● DIRECTIONS
Say how many lines hold the string "this"; please write nothing but the number.

[Raw records]
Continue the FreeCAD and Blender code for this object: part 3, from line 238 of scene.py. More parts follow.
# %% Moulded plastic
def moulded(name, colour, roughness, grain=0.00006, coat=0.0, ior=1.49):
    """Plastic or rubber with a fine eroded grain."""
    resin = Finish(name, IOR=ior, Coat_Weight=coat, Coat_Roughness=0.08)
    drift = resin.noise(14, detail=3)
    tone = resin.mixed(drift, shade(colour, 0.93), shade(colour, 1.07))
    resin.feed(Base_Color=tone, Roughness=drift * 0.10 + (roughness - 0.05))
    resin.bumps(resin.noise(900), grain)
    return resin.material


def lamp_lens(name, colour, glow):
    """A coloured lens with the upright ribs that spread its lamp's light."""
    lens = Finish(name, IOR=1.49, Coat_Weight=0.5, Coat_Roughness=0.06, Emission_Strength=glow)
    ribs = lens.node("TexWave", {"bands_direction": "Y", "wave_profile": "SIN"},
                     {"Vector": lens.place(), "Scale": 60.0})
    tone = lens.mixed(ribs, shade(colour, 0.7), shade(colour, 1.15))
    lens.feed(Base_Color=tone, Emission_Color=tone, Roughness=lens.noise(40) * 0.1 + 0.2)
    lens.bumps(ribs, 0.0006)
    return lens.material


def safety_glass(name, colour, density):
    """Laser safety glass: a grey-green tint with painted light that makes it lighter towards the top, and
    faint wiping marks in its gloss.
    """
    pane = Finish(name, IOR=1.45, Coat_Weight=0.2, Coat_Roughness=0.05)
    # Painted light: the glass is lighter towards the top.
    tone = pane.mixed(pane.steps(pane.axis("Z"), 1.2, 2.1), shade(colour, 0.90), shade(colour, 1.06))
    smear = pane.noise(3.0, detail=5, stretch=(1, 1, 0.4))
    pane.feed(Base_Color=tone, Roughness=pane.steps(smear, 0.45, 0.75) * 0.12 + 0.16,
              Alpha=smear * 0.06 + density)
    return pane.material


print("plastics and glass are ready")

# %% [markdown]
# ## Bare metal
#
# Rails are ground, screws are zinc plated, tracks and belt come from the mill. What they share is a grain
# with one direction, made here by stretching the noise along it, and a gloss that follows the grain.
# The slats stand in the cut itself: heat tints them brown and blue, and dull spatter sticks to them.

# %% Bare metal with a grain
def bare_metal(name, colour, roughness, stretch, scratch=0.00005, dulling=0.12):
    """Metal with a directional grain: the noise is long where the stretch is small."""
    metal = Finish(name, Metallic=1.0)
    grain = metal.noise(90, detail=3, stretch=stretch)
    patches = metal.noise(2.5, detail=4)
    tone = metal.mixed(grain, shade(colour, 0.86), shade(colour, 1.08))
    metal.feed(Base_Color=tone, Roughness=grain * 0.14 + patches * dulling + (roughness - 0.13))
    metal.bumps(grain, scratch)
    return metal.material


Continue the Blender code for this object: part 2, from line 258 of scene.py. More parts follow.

● EXERCISE RESULT
2